26 November 2011

Something to say . . .

Written in August:

So do you see that side bar with our life plan all neatly displayed?  Our expectations and hopes were pretty average - marry, move to NY for school, move to Paris for research, get a dog, have a kid, buy a house eventually, and retire at a comfortable age.  We also realized how amazing it would be if if it all played out that way.  But I guess life wouldn't be interesting if you didn't get a curve ball every once in a while.  And in fact, this curve ball was a long time coming.  John has decided to resign as a Ph.D. candidate from NYU's French Literature program.

As mentioned, this was something John had contemplated for a long time - more than a year even.  And yet John and I are still in shock over our carefully deliberated change of course.  I look at that sidebar and think of how it was a little smug of me to display our ten year plan so publicly.  I guess I could just chock it up to naivete and the fact that I was excited for what we had in store.

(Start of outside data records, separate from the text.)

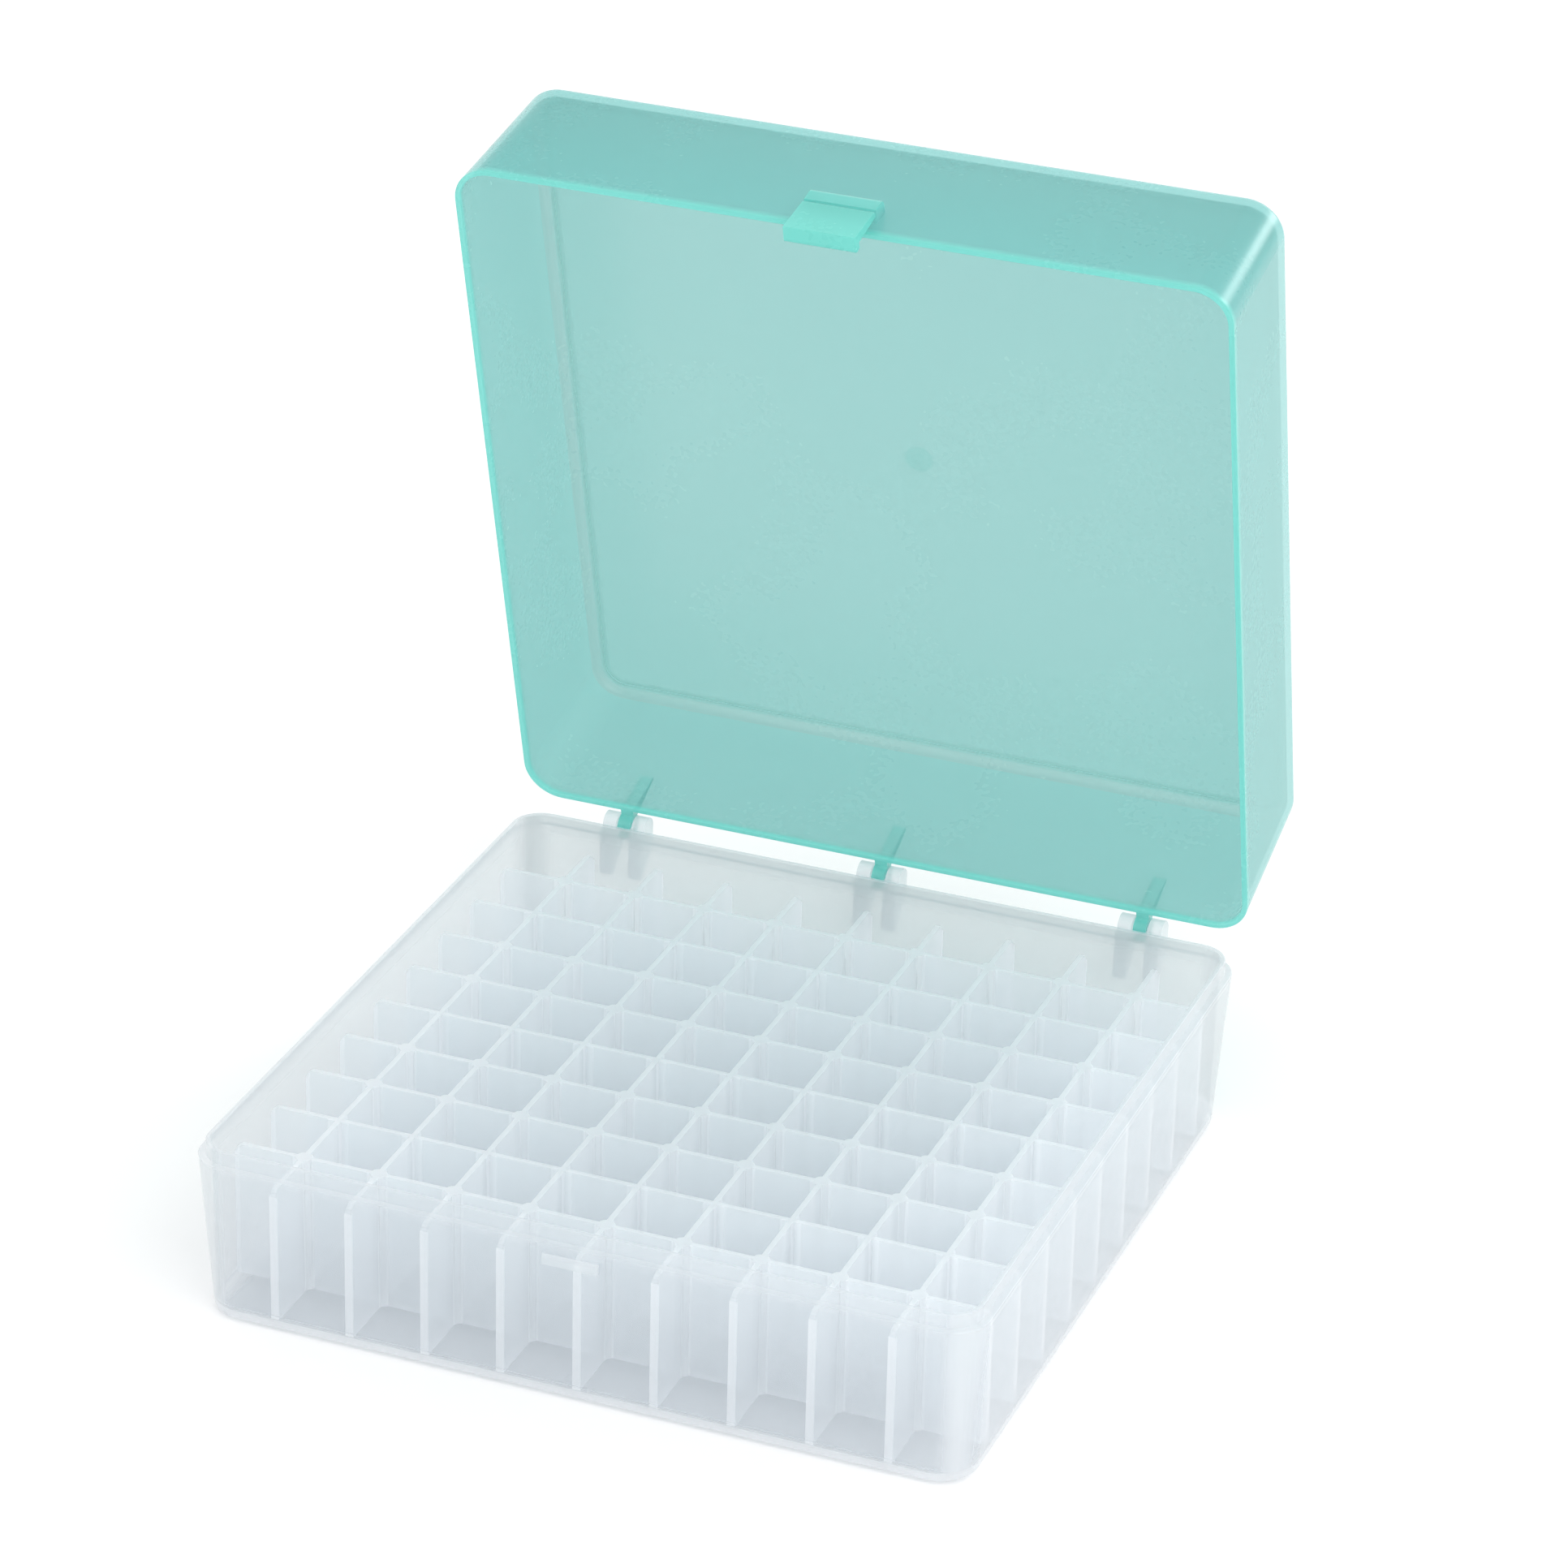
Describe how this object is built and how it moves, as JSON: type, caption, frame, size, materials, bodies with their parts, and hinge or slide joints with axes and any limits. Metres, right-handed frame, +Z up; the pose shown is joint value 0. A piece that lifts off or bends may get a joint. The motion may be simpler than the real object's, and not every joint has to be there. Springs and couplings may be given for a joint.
{
  "type": "cryogenic storage box",
  "caption": "Square low tray with a grid of wells for small tubes and a deep hinged lid with a latch, standing open.",
  "frame": {"origin": "centre of the tray's flat underside", "axes": "+X to the right along the front wall, +Y from the latch side towards the hinges, +Z up"},
  "size_m": [0.1408, 0.1736, 0.1747],
  "materials": {
    "frosted_polypropylene": "natural frosted polypropylene, translucent",
    "teal_polypropylene": "teal tinted polypropylene, translucent"
  },
  "bodies": {
    "tray": {"tray": "frosted_polypropylene", "long_divider_1": "frosted_polypropylene", "long_divider_2": "frosted_polypropylene", "long_divider_3": "frosted_polypropylene", "long_divider_4": "frosted_polypropylene", "long_divider_5": "frosted_polypropylene", "long_divider_6": "frosted_polypropylene", "long_divider_7": "frosted_polypropylene", "long_divider_8": "frosted_polypropylene", "long_divider_9": "frosted_polypropylene", "cross_divider_1": "frosted_polypropylene", "cross_divider_2": "frosted_polypropylene", "cross_divider_3": "frosted_polypropylene", "cross_divider_4": "frosted_polypropylene", "cross_divider_5": "frosted_polypropylene", "cross_divider_6": "frosted_polypropylene", "cross_divider_7": "frosted_polypropylene", "cross_divider_8": "frosted_polypropylene", "cross_divider_9": "frosted_polypropylene", "post_row_1": "frosted_polypropylene", "post_row_3": "frosted_polypropylene", "post_row_4": "frosted_polypropylene", "post_row_6": "frosted_polypropylene", "post_row_7": "frosted_polypropylene", "post_row_9": "frosted_polypropylene"},
    "lid": {"lid": "teal_polypropylene"},
    "latch": {"latch": "teal_polypropylene"}
  },
  "joints": [
    {"name": "lid_hinge", "type": "hinge", "parent": "tray", "child": "lid", "pos_m": [0, 0.0735, 0.0306], "axis": [-1, 0, 0], "range_deg": [-76, 89]},
    {"name": "latch_flex", "type": "hinge", "parent": "lid", "child": "latch", "pos_m": [0, 0.04177, 0.17172], "axis": [-1, 0, 0], "range_deg": [0, 20], "stiffness_Nm_per_rad": 0.05}
  ]
}
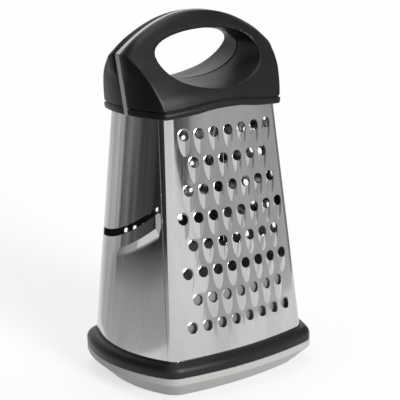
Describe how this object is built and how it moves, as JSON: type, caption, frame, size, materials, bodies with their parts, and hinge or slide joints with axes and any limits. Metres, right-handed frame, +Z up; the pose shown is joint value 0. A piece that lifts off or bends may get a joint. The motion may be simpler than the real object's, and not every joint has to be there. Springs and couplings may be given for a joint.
{
  "type": "box grater",
  "caption": "Four-sided steel box grater with a moulded loop handle and a soft rim, standing on a deep tub that catches the gratings.",
  "frame": {"origin": "centre of the tub's flat underside, on the surface it stands on", "axes": "+Z up towards the handle's crest; -Y is the coarse face, -X the slicing face, so X runs along the wide faces"},
  "size_m": [0.1472, 0.119, 0.2467],
  "materials": {
    "steel": "bright rolled stainless sheet with a faint vertical grain",
    "soft_black": "satin soft-touch black",
    "hard_black": "matte black moulding",
    "trim_grey": "smooth silver grey",
    "tub_plastic": "satin warm grey moulding",
    "screw_steel": "bright zinc"
  },
  "bodies": {
    "tub": {"container": "tub_plastic"},
    "grater": {"base_ring": "soft_black", "front_panel": "steel", "back_panel": "steel", "left_panel": "steel", "right_panel": "steel", "handle_base_plate": "hard_black", "handle_screws": "screw_steel", "handle_front_shell": "soft_black", "handle_rear_shell": "soft_black", "left_trim_strip": "trim_grey", "top_trim_strip": "trim_grey", "right_trim_strip": "trim_grey"}
  },
  "joints": [
    {"name": "grater_lift", "type": "slide", "parent": "tub", "child": "grater", "axis": [0, 0, 1], "range_m": [0, 0.1]}
  ]
}
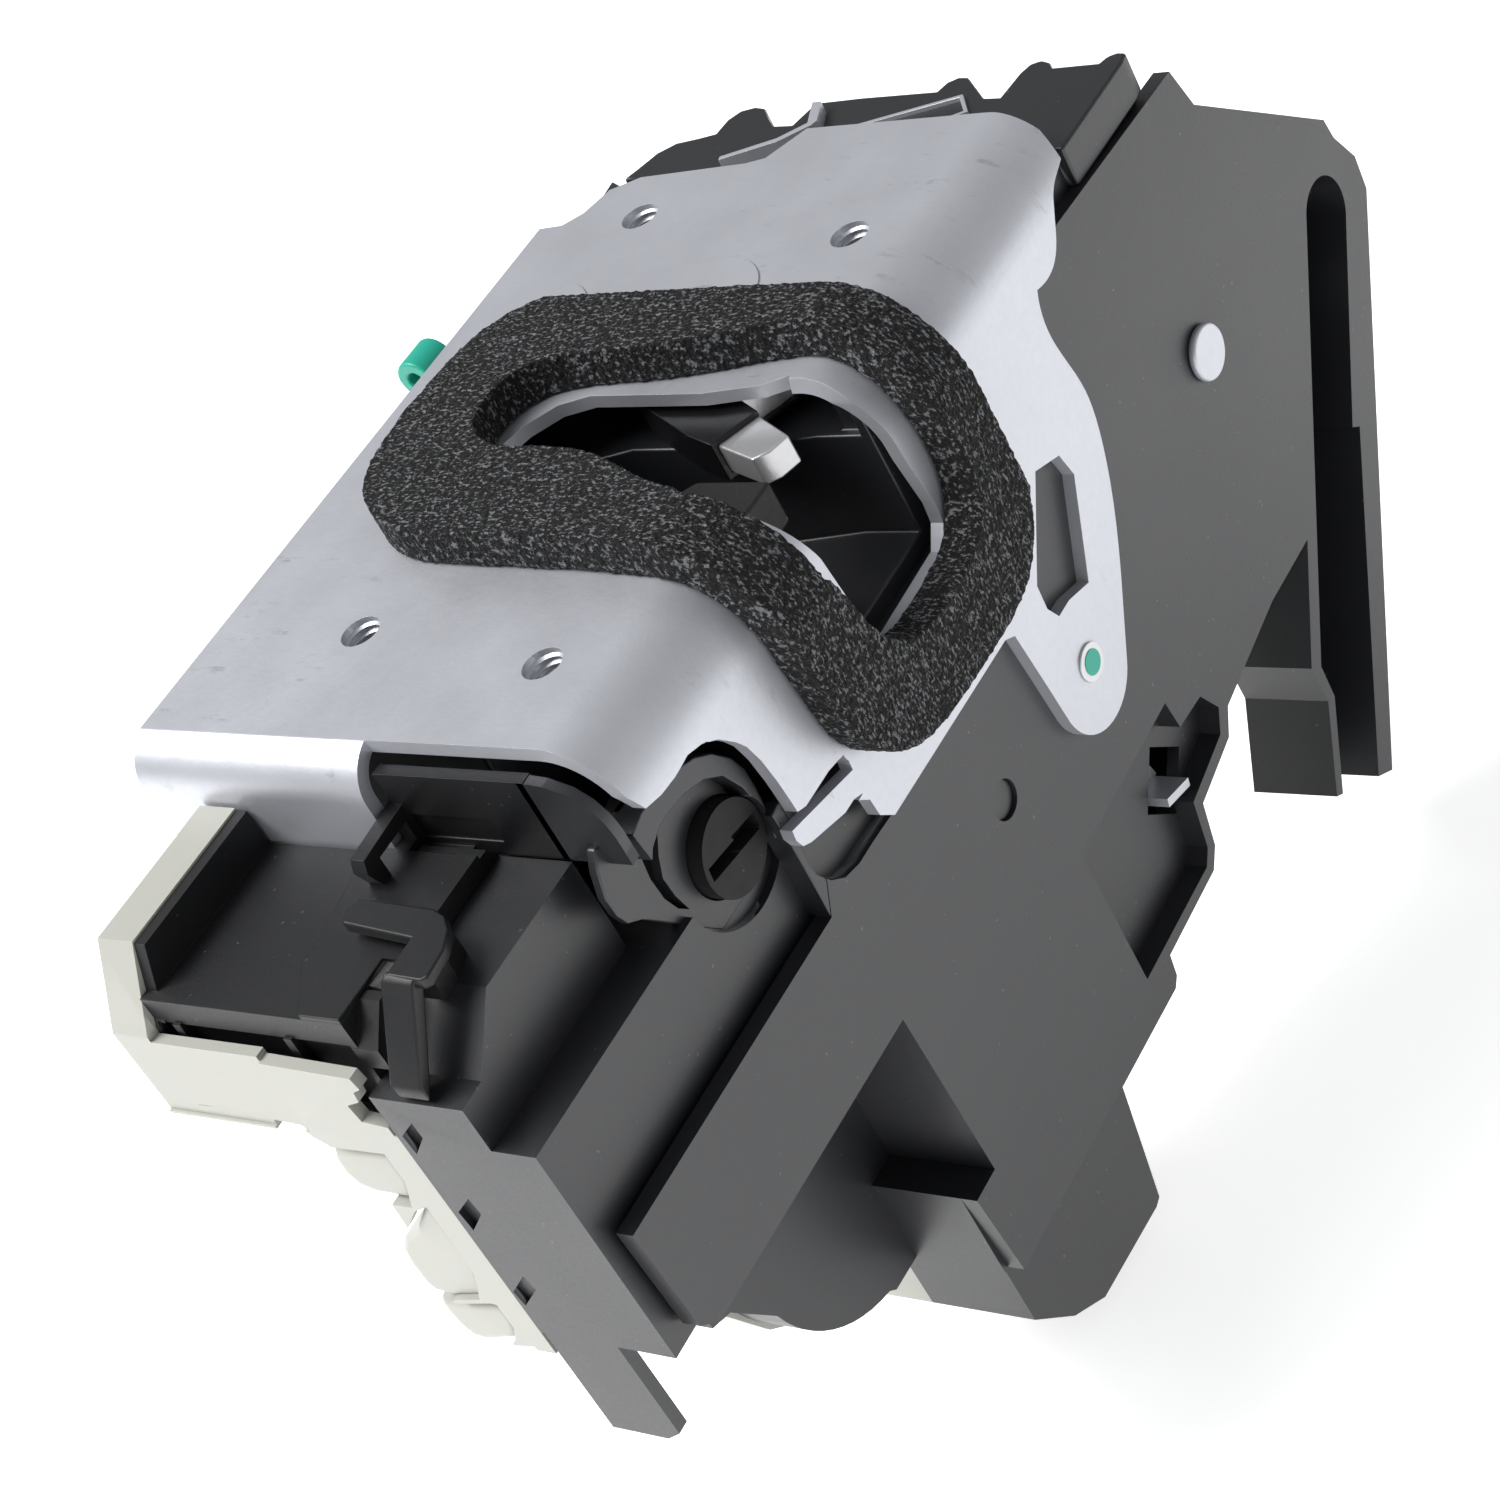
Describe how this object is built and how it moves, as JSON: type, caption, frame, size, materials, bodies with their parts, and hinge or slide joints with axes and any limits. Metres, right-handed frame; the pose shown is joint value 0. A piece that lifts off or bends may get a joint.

Right now, we're still in the process of figuring out where our next step will be placed.  Without revealing too much, I have to say that it's frightening.  And yet the conditions, the environment, and the timing have all allowed for us to possibly attempt something we may have only dreamed of doing. But to reiterate, the details aren't entirely clear yet.  We have a vague framework outlined in our minds as to how things could possibly work out.  And I'll repeat again - it's scary.

Uncertainty and possible instability are frightening thoughts for someone like John and me - and the next path that we may possibly choose to take seems to incorporate all such attributes.  Although many have tried to dissuade John against what may seem like an aggressive and quick decision - those decisions are based surely upon what we know we want.  And I suppose that surety of desire, combined with prayer, personal revelation, and the right circumstances makes for as much certainty than any other path could provide.  Which has become glaringly obvious to me in the fact that we thought we had our ten year plan figured out and after two years in NY our lives have already totally shifted.  And to add to that - it wasn't forced upon John at all.  Thankfully, John was never asked to resign and even did well in his program - and thankfully left the program on good terms with his fellow colleagues and professors.

I suppose the way I speak of John's resignation makes it seem as if our lives have been totally turned upside down.  But really things are pretty much the same.  I continue to work and we continue to live our lives as we did before.  But what makes it so much more worth it for me is to see how relieved and happy John has been since he has resigned.  I will admit that the night I came home and John told me he was going to resign my world did tilt a little.  I knew his thoughts and feeling already - but such finality made my head spin.  But after a day or two, and time spent in the temple I knew that it was the right choice for John and ultimately our family. 

Two months have passed since that night and things still feel and logistically seem right.  And I'm almost to the point where I'm happy to know that life will be throwing me curve balls.  Instead of taking excitement in what I think I know will happen,  I'm excited to know that when I reach the end of my life I'll have something interesting to say.  Whether we are shrouded in worldly success at the end of this journey doesn't really matter.  What will matter is that when I think about this time of our life I will know that John left his program without any regrets and that his life was altered for the better and happier by resigning.